> [Prompt] Filter the entries below, keeping only lines with the word "object".

> [Records for the exercise]
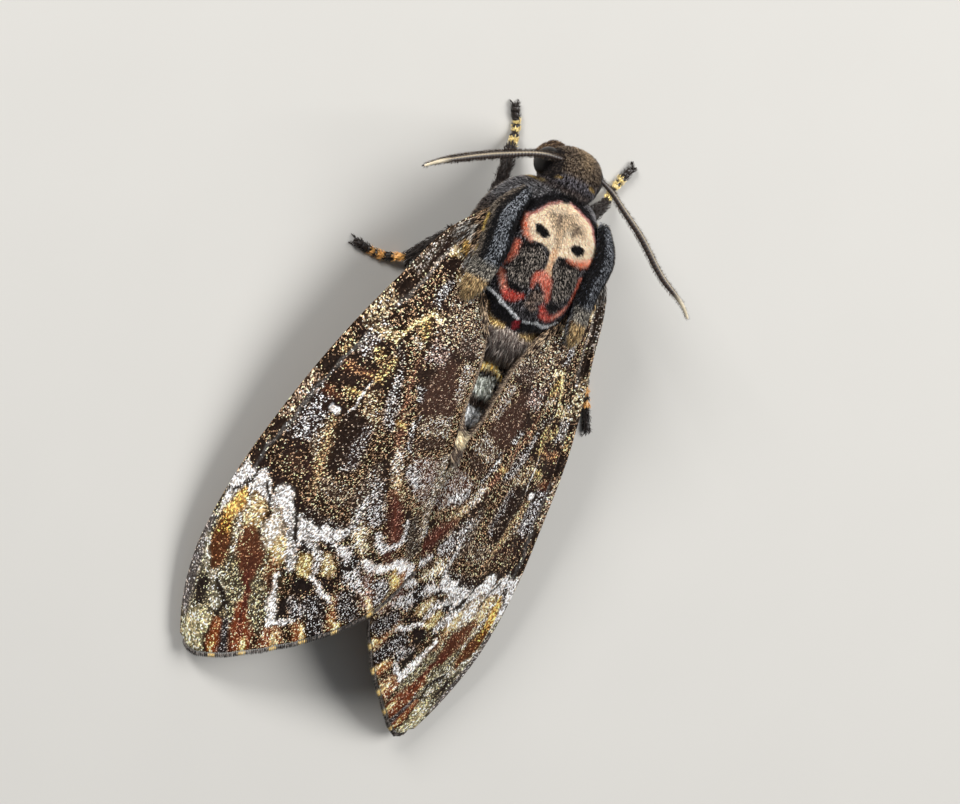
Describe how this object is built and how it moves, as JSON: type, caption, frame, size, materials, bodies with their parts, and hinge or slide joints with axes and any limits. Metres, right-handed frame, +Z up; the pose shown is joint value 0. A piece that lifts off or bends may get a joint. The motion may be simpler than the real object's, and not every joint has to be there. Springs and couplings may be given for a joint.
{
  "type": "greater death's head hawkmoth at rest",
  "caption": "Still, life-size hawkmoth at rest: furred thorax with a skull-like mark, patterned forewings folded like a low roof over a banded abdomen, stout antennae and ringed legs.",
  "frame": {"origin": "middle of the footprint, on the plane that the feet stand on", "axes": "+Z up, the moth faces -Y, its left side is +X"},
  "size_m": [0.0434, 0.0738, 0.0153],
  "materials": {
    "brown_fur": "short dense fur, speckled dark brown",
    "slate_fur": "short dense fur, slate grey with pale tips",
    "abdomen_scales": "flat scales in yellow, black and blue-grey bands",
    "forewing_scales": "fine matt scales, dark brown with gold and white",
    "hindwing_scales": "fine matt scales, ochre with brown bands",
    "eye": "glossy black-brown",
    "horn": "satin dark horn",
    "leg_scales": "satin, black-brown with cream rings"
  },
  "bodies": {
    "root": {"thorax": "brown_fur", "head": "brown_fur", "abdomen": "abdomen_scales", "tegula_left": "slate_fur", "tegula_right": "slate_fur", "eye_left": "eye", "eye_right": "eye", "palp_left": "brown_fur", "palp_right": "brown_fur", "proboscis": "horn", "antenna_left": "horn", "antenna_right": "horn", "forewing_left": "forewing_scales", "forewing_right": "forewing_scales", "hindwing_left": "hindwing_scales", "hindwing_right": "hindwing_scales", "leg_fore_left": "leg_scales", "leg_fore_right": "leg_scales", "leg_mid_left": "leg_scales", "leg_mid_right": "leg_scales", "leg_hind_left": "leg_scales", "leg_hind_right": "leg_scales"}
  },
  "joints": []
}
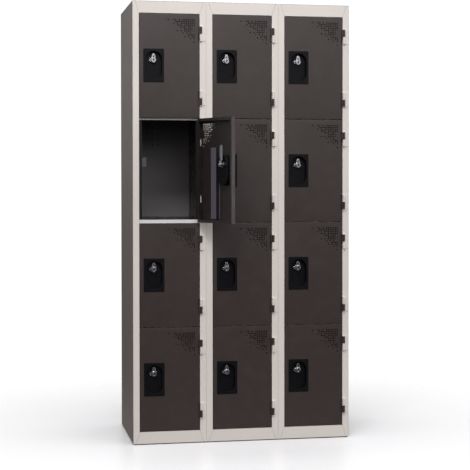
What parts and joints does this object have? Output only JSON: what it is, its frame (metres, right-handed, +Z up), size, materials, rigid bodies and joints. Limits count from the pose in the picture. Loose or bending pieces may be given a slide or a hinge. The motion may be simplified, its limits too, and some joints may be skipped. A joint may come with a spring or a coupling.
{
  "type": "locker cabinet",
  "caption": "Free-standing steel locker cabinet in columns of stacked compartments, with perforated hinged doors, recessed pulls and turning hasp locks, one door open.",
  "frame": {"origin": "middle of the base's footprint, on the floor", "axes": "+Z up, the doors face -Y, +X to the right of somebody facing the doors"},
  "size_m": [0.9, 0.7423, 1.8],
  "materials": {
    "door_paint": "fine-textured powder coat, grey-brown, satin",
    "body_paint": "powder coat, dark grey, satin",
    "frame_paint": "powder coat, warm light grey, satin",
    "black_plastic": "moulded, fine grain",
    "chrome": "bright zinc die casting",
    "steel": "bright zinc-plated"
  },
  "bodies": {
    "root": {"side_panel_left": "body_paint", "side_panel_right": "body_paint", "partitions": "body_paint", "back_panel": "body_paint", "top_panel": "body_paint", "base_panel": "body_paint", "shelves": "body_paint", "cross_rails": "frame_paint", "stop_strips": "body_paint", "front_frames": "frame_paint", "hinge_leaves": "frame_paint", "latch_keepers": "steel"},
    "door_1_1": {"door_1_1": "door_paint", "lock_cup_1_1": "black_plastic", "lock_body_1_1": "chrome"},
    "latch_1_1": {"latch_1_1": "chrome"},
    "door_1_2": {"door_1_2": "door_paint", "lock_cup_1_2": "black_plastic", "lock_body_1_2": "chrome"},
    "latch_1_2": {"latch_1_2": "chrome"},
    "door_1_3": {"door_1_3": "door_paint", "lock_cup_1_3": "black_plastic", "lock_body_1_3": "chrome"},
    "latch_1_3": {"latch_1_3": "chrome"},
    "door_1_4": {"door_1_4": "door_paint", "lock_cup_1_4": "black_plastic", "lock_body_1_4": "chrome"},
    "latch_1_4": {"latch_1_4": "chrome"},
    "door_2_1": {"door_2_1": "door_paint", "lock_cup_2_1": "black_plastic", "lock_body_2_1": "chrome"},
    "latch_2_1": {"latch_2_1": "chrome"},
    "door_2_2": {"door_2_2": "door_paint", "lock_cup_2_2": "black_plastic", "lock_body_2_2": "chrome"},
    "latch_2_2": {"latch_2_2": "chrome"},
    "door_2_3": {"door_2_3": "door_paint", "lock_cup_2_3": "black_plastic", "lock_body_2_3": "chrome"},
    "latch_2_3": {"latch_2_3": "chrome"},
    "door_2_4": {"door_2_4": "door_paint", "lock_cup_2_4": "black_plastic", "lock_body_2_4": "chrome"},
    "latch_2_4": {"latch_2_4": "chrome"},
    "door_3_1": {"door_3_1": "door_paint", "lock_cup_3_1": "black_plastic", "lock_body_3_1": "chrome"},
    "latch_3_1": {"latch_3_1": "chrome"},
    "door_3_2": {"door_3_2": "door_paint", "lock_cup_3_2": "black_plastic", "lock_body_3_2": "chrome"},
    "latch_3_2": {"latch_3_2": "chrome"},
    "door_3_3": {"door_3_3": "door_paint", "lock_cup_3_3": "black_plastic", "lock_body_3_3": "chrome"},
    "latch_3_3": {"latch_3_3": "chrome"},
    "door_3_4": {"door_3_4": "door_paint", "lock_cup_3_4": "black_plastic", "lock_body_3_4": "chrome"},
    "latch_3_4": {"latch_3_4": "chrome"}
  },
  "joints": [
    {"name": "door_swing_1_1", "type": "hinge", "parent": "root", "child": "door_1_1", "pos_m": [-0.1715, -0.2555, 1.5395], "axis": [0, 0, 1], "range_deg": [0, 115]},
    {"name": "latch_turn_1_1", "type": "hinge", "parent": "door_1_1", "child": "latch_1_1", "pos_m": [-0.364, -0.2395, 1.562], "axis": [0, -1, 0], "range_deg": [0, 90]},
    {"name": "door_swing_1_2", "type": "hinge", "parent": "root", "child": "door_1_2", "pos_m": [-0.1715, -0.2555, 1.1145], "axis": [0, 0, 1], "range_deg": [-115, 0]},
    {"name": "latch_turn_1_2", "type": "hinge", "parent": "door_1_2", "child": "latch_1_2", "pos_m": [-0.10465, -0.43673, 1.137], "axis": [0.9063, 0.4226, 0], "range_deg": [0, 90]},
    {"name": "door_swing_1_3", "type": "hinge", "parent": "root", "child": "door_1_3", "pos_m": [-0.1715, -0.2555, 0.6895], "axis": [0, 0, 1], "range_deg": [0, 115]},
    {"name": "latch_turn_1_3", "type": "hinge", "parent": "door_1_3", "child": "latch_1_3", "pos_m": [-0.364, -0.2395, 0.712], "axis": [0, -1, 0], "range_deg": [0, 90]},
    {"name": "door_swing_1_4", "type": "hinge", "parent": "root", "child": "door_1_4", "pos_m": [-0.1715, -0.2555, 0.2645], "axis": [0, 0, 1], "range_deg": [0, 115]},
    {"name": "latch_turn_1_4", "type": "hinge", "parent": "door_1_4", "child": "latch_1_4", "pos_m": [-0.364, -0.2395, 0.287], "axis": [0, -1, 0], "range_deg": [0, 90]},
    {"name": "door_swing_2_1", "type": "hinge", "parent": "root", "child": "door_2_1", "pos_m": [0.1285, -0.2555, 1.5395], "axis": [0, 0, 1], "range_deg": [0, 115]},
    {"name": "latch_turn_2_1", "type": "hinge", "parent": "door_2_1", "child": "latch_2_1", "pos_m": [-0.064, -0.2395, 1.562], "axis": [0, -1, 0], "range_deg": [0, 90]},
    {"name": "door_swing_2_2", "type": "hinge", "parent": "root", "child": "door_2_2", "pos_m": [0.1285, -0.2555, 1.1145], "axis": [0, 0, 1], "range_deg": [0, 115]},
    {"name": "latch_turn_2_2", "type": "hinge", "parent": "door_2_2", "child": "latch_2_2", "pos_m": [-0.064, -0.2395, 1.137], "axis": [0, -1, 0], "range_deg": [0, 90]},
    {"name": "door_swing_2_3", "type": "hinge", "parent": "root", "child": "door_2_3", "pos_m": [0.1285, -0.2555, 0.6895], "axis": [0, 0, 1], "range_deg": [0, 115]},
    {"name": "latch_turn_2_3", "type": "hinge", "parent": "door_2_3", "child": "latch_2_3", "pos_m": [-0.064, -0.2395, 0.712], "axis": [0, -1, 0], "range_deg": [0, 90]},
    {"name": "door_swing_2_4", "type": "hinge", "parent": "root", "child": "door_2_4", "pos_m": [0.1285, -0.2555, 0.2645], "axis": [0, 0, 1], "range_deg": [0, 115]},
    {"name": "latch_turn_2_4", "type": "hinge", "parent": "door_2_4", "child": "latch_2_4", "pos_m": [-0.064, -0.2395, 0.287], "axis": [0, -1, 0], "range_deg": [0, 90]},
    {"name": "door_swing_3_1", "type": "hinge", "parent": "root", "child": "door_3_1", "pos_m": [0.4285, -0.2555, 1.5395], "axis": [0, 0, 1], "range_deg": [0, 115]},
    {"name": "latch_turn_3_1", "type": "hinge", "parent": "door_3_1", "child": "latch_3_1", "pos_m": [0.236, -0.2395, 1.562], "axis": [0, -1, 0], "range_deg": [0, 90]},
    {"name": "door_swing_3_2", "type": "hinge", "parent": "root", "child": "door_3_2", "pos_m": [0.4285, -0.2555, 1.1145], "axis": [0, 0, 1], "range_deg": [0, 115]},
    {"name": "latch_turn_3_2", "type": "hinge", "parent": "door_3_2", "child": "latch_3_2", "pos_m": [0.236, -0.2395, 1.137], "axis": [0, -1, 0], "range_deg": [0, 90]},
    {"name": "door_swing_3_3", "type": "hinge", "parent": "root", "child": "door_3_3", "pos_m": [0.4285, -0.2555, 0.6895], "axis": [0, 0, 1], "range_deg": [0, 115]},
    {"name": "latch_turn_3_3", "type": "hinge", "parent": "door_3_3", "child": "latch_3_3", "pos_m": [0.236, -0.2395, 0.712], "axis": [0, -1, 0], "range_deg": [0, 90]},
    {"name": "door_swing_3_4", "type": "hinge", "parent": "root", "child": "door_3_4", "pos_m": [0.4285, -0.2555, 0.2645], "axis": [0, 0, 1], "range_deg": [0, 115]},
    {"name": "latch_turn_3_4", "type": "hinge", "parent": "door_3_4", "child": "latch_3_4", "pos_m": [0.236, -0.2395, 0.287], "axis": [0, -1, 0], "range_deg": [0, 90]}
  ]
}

> [Reply]
Describe how this object is built and how it moves, as JSON: type, caption, frame, size, materials, bodies with their parts, and hinge or slide joints with axes and any limits. Metres, right-handed frame, +Z up; the pose shown is joint value 0. A piece that lifts off or bends may get a joint. The motion may be simpler than the real object's, and not every joint has to be there. Springs and couplings may be given for a joint.
What parts and joints does this object have? Output only JSON: what it is, its frame (metres, right-handed, +Z up), size, materials, rigid bodies and joints. Limits count from the pose in the picture. Loose or bending pieces may be given a slide or a hinge. The motion may be simplified, its limits too, and some joints may be skipped. A joint may come with a spring or a coupling.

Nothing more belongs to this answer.